Each line should be copied exactly.

Start Collected data

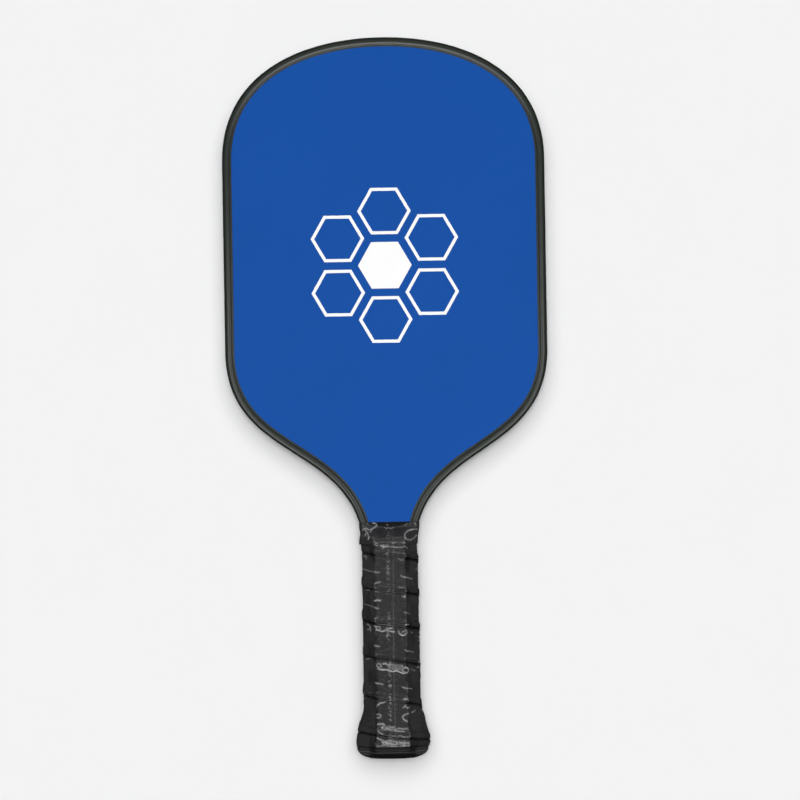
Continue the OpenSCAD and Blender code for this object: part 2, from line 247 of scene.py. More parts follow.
def wear(piece, values):
    """Stores how much painted highlight (to 1) or painted shade (to -1) each vertex gets, for the
    material to read.
    """
    attribute = piece.data.attributes.new("wear", "FLOAT", "POINT")
    attribute.data.foreach_set("value", np.ascontiguousarray(values, np.float32).ravel())


# ---- Creases pressed into the grip and the collar ----

def crease(x, s, lines):
    """Height of the raised creases at x and s. Each line is (height, width, points)."""
    height = np.zeros_like(x)
    for rise, width, points in lines:
        p = np.array(points, float)
        beside = ((x > p[:, 0].min() - 3 * width) & (x < p[:, 0].max() + 3 * width)
                  & (s > p[:, 1].min() - 3 * width) & (s < p[:, 1].max() + 3 * width))
        if not beside.any():
            continue
        q = np.stack([x[beside], s[beside]], -1)
        distance = np.full(len(q), float(FAR))
        for a, b in zip(p[:-1], p[1:]):
            run = b - a
            along = np.clip((q - a) @ run / max(run @ run, 1e-9), 0, 1)
            distance = np.minimum(distance, np.linalg.norm(q - a - along[:, None] * run, axis=1))
        height[beside] = np.maximum(height[beside], rise * bump_at(distance, 0.66 * width))
    return height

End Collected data

== Answer to this task ==
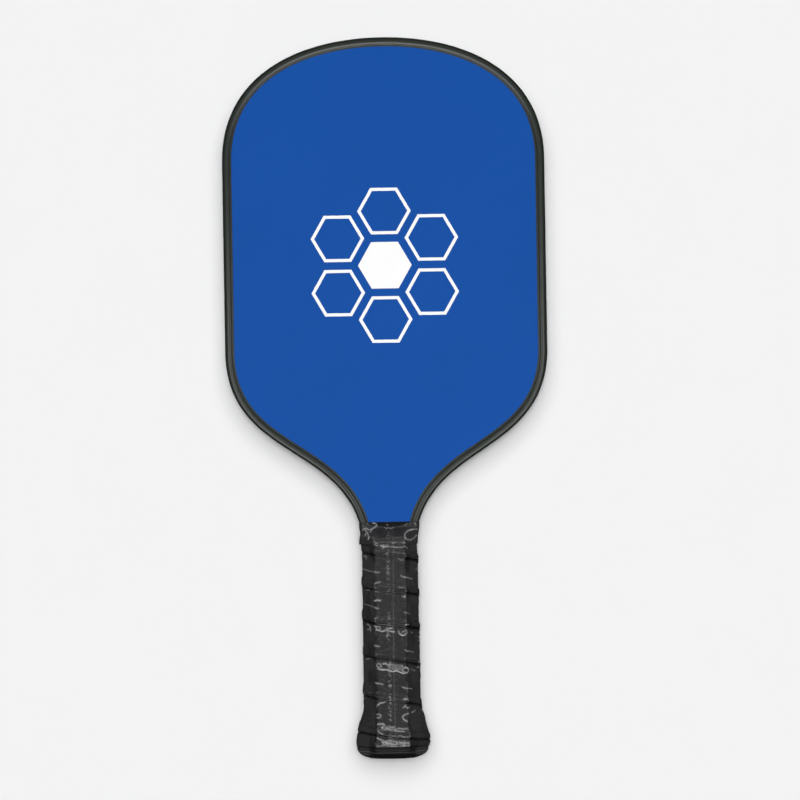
Continue the OpenSCAD and Blender code for this object: part 2, from line 247 of scene.py. More parts follow.
def wear(piece, values):
    """Stores how much painted highlight (to 1) or painted shade (to -1) each vertex gets, for the
    material to read.
    """
    attribute = piece.data.attributes.new("wear", "FLOAT", "POINT")
    attribute.data.foreach_set("value", np.ascontiguousarray(values, np.float32).ravel())


# ---- Creases pressed into the grip and the collar ----

def crease(x, s, lines):
    """Height of the raised creases at x and s. Each line is (height, width, points)."""
    height = np.zeros_like(x)
    for rise, width, points in lines:
        p = np.array(points, float)
        beside = ((x > p[:, 0].min() - 3 * width) & (x < p[:, 0].max() + 3 * width)
                  & (s > p[:, 1].min() - 3 * width) & (s < p[:, 1].max() + 3 * width))
        if not beside.any():
            continue
        q = np.stack([x[beside], s[beside]], -1)
        distance = np.full(len(q), float(FAR))
        for a, b in zip(p[:-1], p[1:]):
            run = b - a
            along = np.clip((q - a) @ run / max(run @ run, 1e-9), 0, 1)
            distance = np.minimum(distance, np.linalg.norm(q - a - along[:, None] * run, axis=1))
        height[beside] = np.maximum(height[beside], rise * bump_at(distance, 0.66 * width))
    return height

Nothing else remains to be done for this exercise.